Sus obras están geográficamente situadas en este lugar de “venas abiertas”: La ciudad y los perros (1963), La Casa Verde (1966), Conversación en La Catedral (1969), Pantaleón y las visitadoras (1973), La guerra de fin del mundo (1981), La fiesta del Chivo (2000), entre otras, muestran qué es Latinoamérica: modos, usos, juicios y prejuicios, valores y antivalores, vicios y virtudes. Lo que hace que sus lectores de este lado del mundo reconozcan de lo que se está hablando; incluso, los que tienen en los dispositivos inteligentes una extensión de su cuerpo, las entienden porque esos tradicionalismos, símbolos, caudillos y caciques que, a golpe de escritorio, ordenan territorios y cierran negocios legales o no, y dogmatismos, con otros nombres y colores, se recrean.
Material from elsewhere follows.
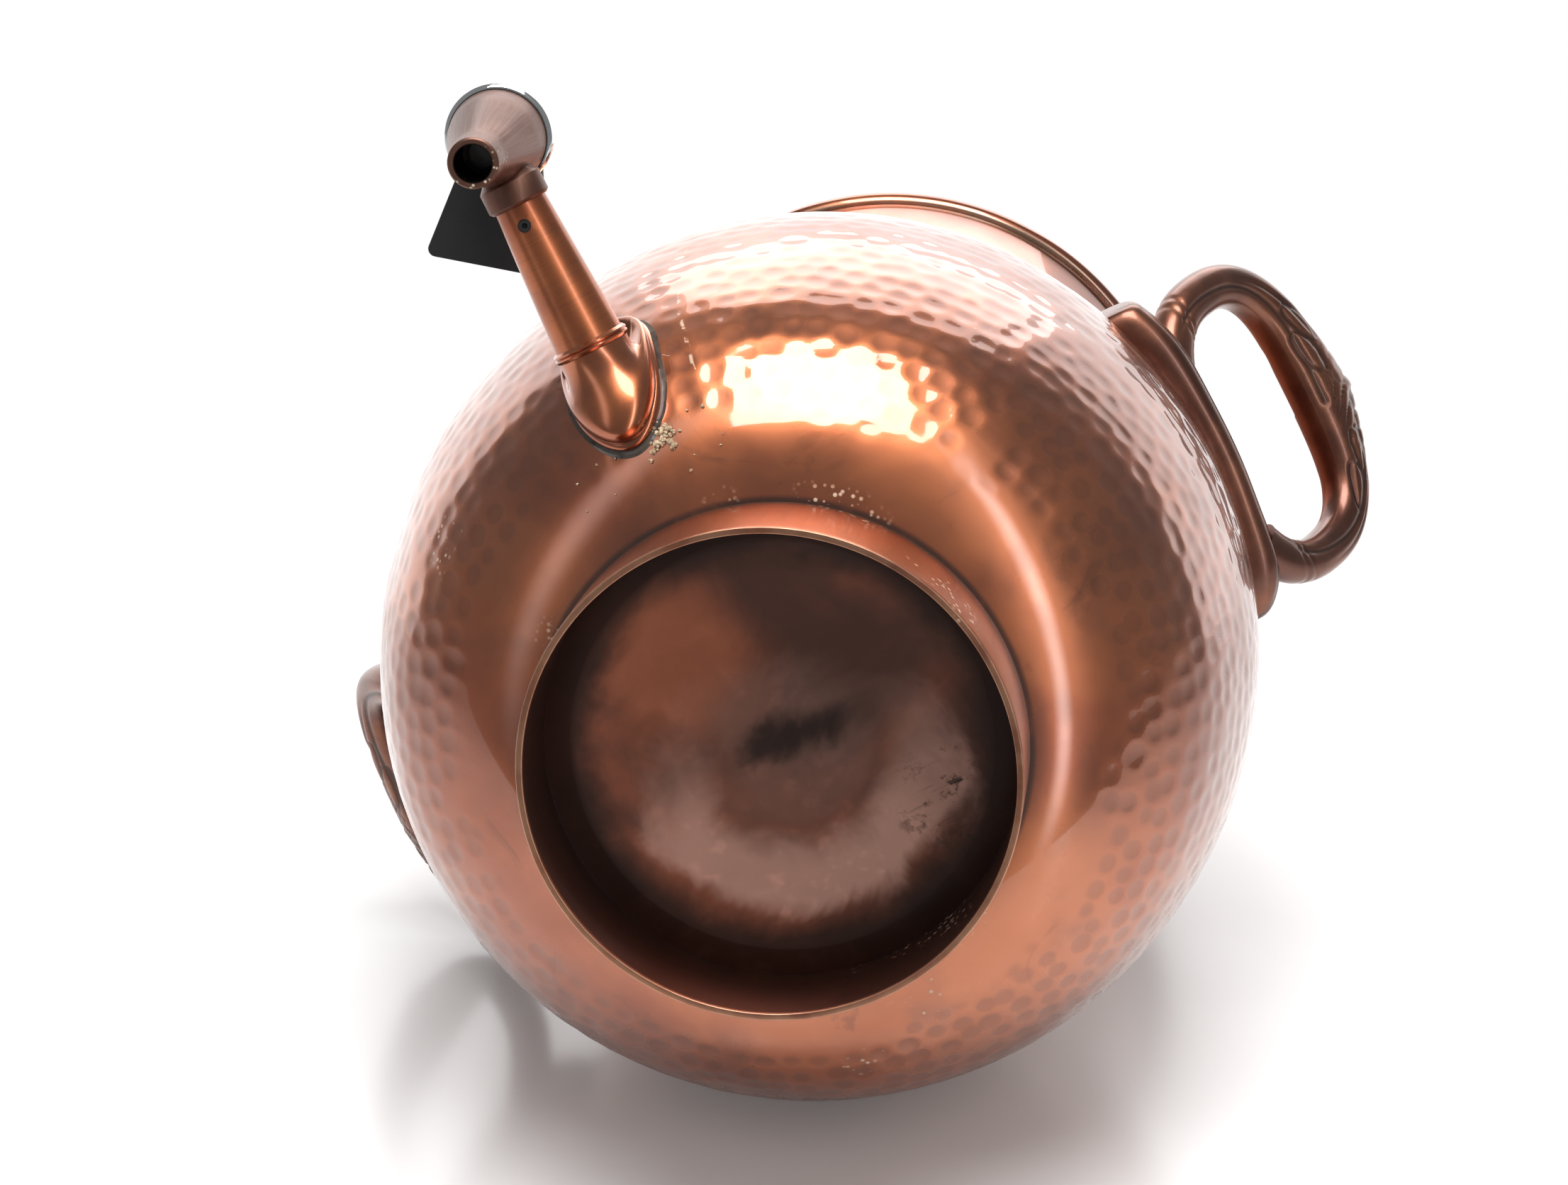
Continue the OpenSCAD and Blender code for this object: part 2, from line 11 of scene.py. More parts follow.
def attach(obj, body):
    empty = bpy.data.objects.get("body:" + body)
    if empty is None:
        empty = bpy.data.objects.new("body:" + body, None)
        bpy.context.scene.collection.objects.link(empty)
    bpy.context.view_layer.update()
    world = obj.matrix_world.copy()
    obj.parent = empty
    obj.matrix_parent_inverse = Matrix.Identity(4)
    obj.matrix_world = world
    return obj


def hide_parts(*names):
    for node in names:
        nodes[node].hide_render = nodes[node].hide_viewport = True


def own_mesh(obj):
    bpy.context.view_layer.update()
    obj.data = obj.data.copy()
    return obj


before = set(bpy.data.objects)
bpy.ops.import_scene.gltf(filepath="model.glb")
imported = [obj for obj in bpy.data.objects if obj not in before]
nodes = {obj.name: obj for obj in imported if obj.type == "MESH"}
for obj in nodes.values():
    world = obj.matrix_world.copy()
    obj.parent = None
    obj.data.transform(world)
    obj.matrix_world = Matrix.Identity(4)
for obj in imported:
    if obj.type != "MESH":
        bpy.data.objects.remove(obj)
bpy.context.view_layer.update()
mm = 0.001
print("frame loaded:", len(nodes), "nodes")


# numbers and grids
def scatter(a, b, seed):
    # even pseudo-random value from 0 to 1 for a pair of whole numbers: the fraction of a large sine
    return np.mod(np.sin(a * 12.9898 + b * 78.233 + seed * 37.719) * 43758.5453, 1.0)


def bump(x, centre, width):
    # bell curve of height 1
    return np.exp(-((x - centre) / width) ** 2)


def ease(x, low, high):
    # 0 below low, 1 above high, smooth between
    t = np.clip((x - low) / (high - low), 0, 1)
    return t * t * (3 - 2 * t)


def signedPower(x, n):
    return np.sign(x) * np.abs(x) ** n


def softNoise(x, y, seed):
    # value noise: scattered values at whole numbers, blended by an eased weight
    ix, iy = np.floor(x), np.floor(y)
    fx, fy = x - ix, y - iy
    fx, fy = fx * fx * (3 - 2 * fx), fy * fy * (3 - 2 * fy)
    low = scatter(ix, iy, seed) * (1 - fx) + scatter(ix + 1, iy, seed) * fx
    high = scatter(ix, iy + 1, seed) * (1 - fx) + scatter(ix + 1, iy + 1, seed) * fx
    return low * (1 - fy) + high * fy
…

Vargas Llosa apeló a la autonomía del sujeto, que era otra forma de recurrir a su razón. Comportamiento y conducta individuales basados en la libertad. Sin embargo, idealizar la libertad también es un riesgo. El asumir que todos tomarán las mejores decisiones porque nadie los presiona es una mentira. Países enteros han abierto libremente la puerta a nuevos autócratas. Nadie los obligó ni azuzó, entonces, pasó que la frustración ganó.
Disintió sin pensar en lo impopular que podía convertirse, en lo “funable” o “cancelable” que pudieran ser sus ideas. Se equivocó, como todos, en libertad, y con responsabilidad enmendó alguno de sus yerros, mientras que en otros se mantuvo firme, aunque la realidad mostrara el desacierto.
Fue un liberal en tierra de extraños.